▶ _STORED RECORDS_

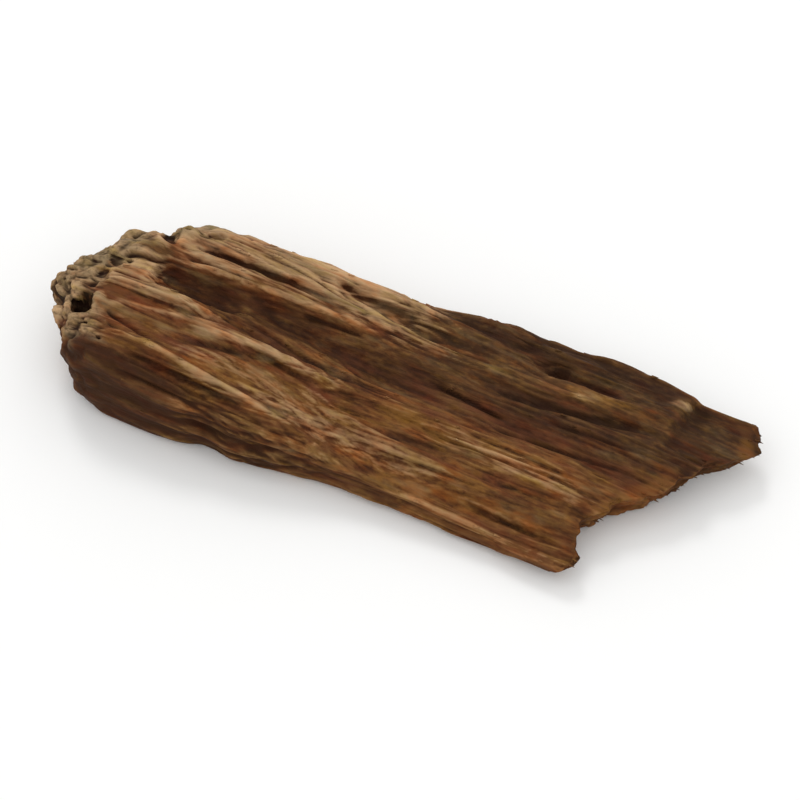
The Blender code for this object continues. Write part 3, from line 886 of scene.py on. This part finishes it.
@dataclass(frozen=True)
class Splinters:
    """Fine slivers of wood, rooted in the skin along the break and on torn ridges, pointing along the grain.

    Each is a thin four-sided spike: its cross-section is a flat diamond that shrinks with (1 - way)^taper
    from root to tip, and its middle line leaves the skin with the square of the way along it.

    Attributes:
        rings: how many rings of four corners each has.
        length_mm, half_width_mm: the least and the most.
        flatness: the thickness by the width.
        lift, sway: how much they point away from the skin, and how much they differ.
        taper, tip: how they thin out, and the share of thickness where they end.
        curl_mm: how far the tip curls away from the skin.
        sunk: the share of the length that is rooted in the wood.
        break_reach_mm, break_above_mm: how far from the break they still grow, and how far up they begin.
        break_share, ridge_share: how likely they are at the break and on the ridges.
        ridge_raised, ridge_upward, ridge_knobs: how raised and how upward a ridge is at least, and the
            share of knobs that it has at most.
    """

    count: int = 150
    rings: int = 5
    seed: int = 51
    length_mm: Pair = (0.3, 0.9)
    half_width_mm: Pair = (0.08, 0.20)
    flatness: float = 0.55
    lift: Pair = (-0.02, 0.08)
    sway: float = 0.05
    taper: float = 0.7
    tip: float = 0.01
    curl_mm: float = 0.06
    sunk: float = 0.4
    break_reach_mm: float = 1.0
    break_above_mm: float = 0.8
    break_share: float = 0.06
    ridge_share: float = 0.12
    ridge_raised: float = 0.5
    ridge_upward: float = 0.2
    ridge_knobs: float = 0.2

    def build(self, surface: Surface, from_break: Array, low: Array, high: Array) -> bpy.types.Object:
        """Makes the slivers as one mesh, inside the solid's box.

        Args:
            surface: the skin that they grow from.
            from_break: how far each of its points lies from the break, in mm.
            low: the solid's lowest corner, in mm.
            high: the solid's highest corner, in mm.

        Returns:
            The slivers' object.
        """
        draw = np.random.default_rng(self.seed)
        raised, knobs = surface.shares["fine"], surface.shares["knobs"]
        ridges = (raised > self.ridge_raised) & (knobs < self.ridge_knobs)
        ridges &= surface.normals[:, 2] > self.ridge_upward
        at_break = (from_break < self.break_reach_mm) & (surface.points[:, 2] > self.break_above_mm)
        wanted = self.break_share * at_break + self.ridge_share * ridges
        roots = draw.choice(len(wanted), self.count, replace=False, p=wanted / wanted.sum())
        root = surface.rows(roots)

        size = np.exp(draw.uniform(*np.log(self.length_mm), self.count))[:, None]
        half = draw.uniform(*self.half_width_mm, self.count)[:, None]
        rise = draw.uniform(*self.lift, self.count)[:, None]
        sway = draw.normal(0.0, self.sway, (self.count, 3))
        ahead = np.array([1.0, 0.0, 0.0]) + rise * root.normals + sway
        ahead /= np.linalg.norm(ahead, axis=1, keepdims=True)
        side = np.cross(root.normals, ahead)
        side /= np.maximum(np.linalg.norm(side, axis=1, keepdims=True), TINY)
        up = np.cross(ahead, side)

        way = np.linspace(0.0, 1.0, self.rings)[None, :, None]
        taper = np.maximum(1.0 - way, self.tip) ** self.taper
        start = root.points - self.sunk * size * ahead
        curl = way**2 * self.curl_mm * root.normals[:, None]
        middle = start[:, None] + way * (size * ahead)[:, None] + curl
        corners = np.stack([side, self.flatness * up, -side, -self.flatness * up], axis=1) * half[:, None]
        points = middle[:, :, None] + taper[..., None] * corners[:, None]

        number = np.arange(self.count * self.rings * 4).reshape(self.count, self.rings, 4)
        turned = np.roll(number, -1, axis=2)
        walls = np.stack([number[:, :-1], turned[:, :-1], turned[:, 1:], number[:, 1:]], axis=-1)
        quads = np.concatenate([walls.reshape(-1, 4), number[:, 0, ::-1], number[:, -1]])
        points = np.clip(points.reshape(-1, 3), low, high)
        obj = mesh_object("splinters", points, quads)
        spread = root.rows(np.repeat(np.arange(self.count), self.rings * 4))
        grown = spread.places + (points - spread.points)
        Surface(points, spread.normals, grown, spread.shares).paint(obj.data)
        log.info("splinters: %d slivers, %d quads", self.count, len(quads))
        return obj


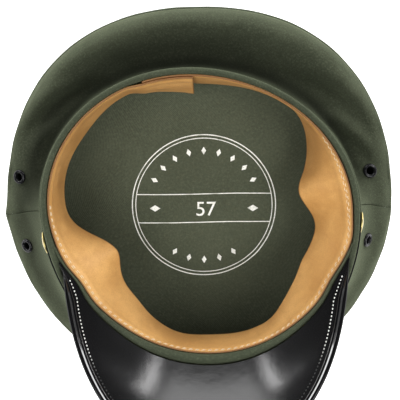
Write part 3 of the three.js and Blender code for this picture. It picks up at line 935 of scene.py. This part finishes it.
def ink_strip(path, width):
    """A printed line: quads along a flat path, as (verts, faces)."""
    path = np.asarray(path, float)
    d = unit(np.gradient(path, axis=0))
    side = np.stack([-d[:, 1], d[:, 0]], axis=1) * width / 2
    both = np.stack([path + side, path - side], axis=1).reshape(-1, 2)
    faces = [(2 * i, 2 * i + 1, 2 * i + 3, 2 * i + 2) for i in range(len(path) - 1)]
    return both, faces


def ink_number(text, size, centre):
    """Printed figures in Blender's own font, as (verts, faces)."""
    curve = bpy.data.curves.new("number", "FONT")
    curve.body, curve.size, curve.align_x, curve.align_y = text, size, "CENTER", "CENTER"
    obj = linked("number", curve)
    bpy.context.view_layer.update()
    mesh = obj.evaluated_get(bpy.context.evaluated_depsgraph_get()).to_mesh()
    verts = np.array([v.co[:2] for v in mesh.vertices]) + np.array(centre)
    faces = [tuple(p.vertices) for p in mesh.polygons]
    bpy.data.objects.remove(obj)
    bpy.data.curves.remove(curve)
    return verts, faces


def diamond(cx, cy, size, turn):
    c, s = math.cos(turn), math.sin(turn)
    pts = np.array([(size, 0), (0, size * 0.62), (-size, 0), (0, -size * 0.62)])
    return pts @ np.array([[c, s], [-s, c]]) + (cx, cy), [(0, 1, 2, 3)]


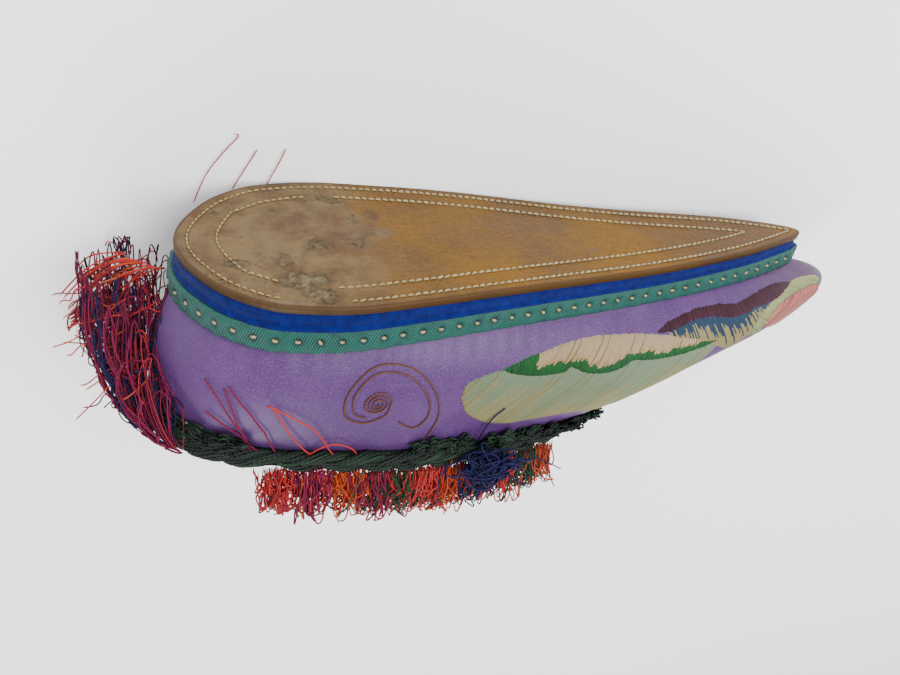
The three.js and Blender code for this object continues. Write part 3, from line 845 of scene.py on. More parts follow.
class Palette(Enum):
    """Thread colours, as display colours."""

    CREAM = (222, 208, 172)
    STRAW = (216, 196, 150)
    CORAL = (230, 98, 98)
    SALMON = (238, 130, 104)
    ORANGE = (228, 112, 56)
    MAGENTA = (152, 6, 88)
    NAVY = (22, 22, 88)
    GREEN = (48, 82, 60)
    SAGE = (148, 176, 160)
    BRAID = (36, 50, 42)
    GOLD = (132, 90, 52)

    @property
    def tint(self) -> Array:
        """This colour in linear light."""
        return np.array(srgb(*self.value))

    def pick(self, other: "Palette", share: float, rng: np.random.Generator, count: int) -> Array:
        """Returns a tint a thread: this colour's for a share of them, and the other's for the rest."""
        return np.where(rng.random((count, 1)) < share, self.tint, other.tint)


@dataclass
class Outline:
    """Even places round an outline that runs from heel to toe on the left and back on the right."""

    turns: int = 1400

    def stations(self) -> tuple[Array, Array]:
        """Returns along and side for each place."""
        turn = TAU * np.arange(self.turns) / self.turns
        return (1 - np.cos(turn)) / 2, np.where(turn < np.pi, 1.0, -1.0)


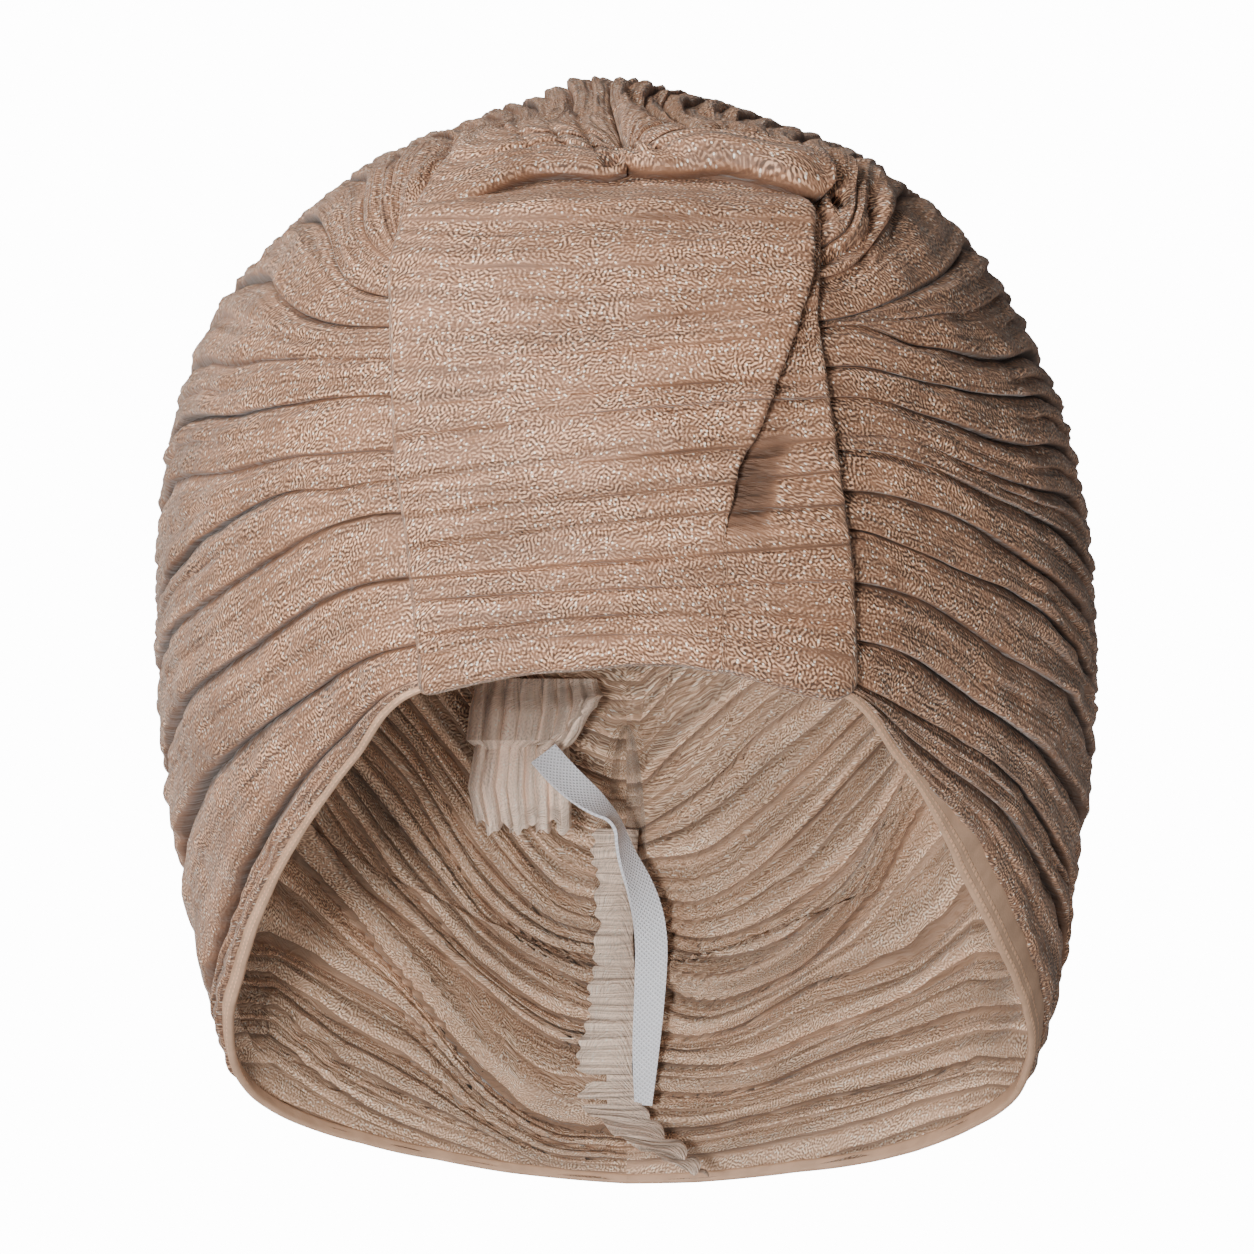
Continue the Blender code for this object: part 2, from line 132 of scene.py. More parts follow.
def section_at(side, place):
    """The section of one half at a fractional place, by a smooth curve through the rows."""
    first = int(math.floor(place))
    t = place - first
    a, b, c, d = (section_row(first + step) for step in (-1, 0, 1, 2))
    bend = 2 * a - 5 * b + 4 * c - d
    twist = -a + 3 * b - 3 * c + d
    section = Section(*(b + 0.5 * t * (c - a + t * (bend + t * twist))))
    share = math.sin(math.pi * min(max(place / LAST, 0.0), 1.0))
    full = FULLNESS[side]
    return section._replace(
        wide_z=section.wide_z + full.raise_widest * share,
        box=section.box + full.extra_box * share,
    )


def arch_line(section, hem):
    """A section's outline from the hem over the widest point to the centre seam."""
    rise = np.linspace(0, 1, LOWER_STEPS, endpoint=False)
    rim_z = RIM_LEVEL + RIM_SLOPE * section.rim_y + hem
    lower = np.stack(
        [
            section.wide_x - (section.wide_x - section.rim_x) * (1 - rise) ** 2,
            section.rim_y + (section.wide_y - section.rim_y) * rise,
            rim_z + (section.wide_z - rim_z) * rise,
        ],
        axis=1,
    )
    turn = np.linspace(0, math.pi / 2, UPPER_STEPS)
    across = np.clip(np.cos(turn), 0, 1) ** (2 / section.box)
    up = np.sin(turn) ** (2 / section.box)
    upper = np.stack(
        [
            section.wide_x * across,
            section.wide_y + (section.top_y - section.wide_y) * up**3,
            section.wide_z + (section.top_z - section.wide_z) * up,
        ],
        axis=1,
    )
    return np.concatenate([lower, upper])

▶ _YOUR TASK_
Only the lines from the beginning of the material above through the line with "from root to" are wanted; extract them exactly.

▶ _OUTPUT_
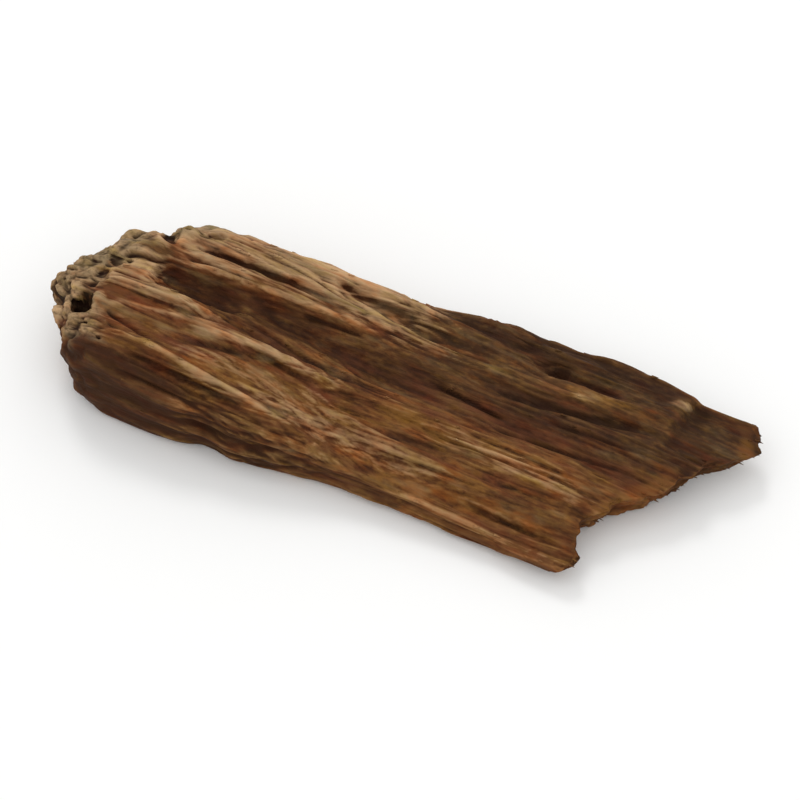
The Blender code for this object continues. Write part 3, from line 886 of scene.py on. This part finishes it.
@dataclass(frozen=True)
class Splinters:
    """Fine slivers of wood, rooted in the skin along the break and on torn ridges, pointing along the grain.

    Each is a thin four-sided spike: its cross-section is a flat diamond that shrinks with (1 - way)^taper
    from root to tip, and its middle line leaves the skin with the square of the way along it.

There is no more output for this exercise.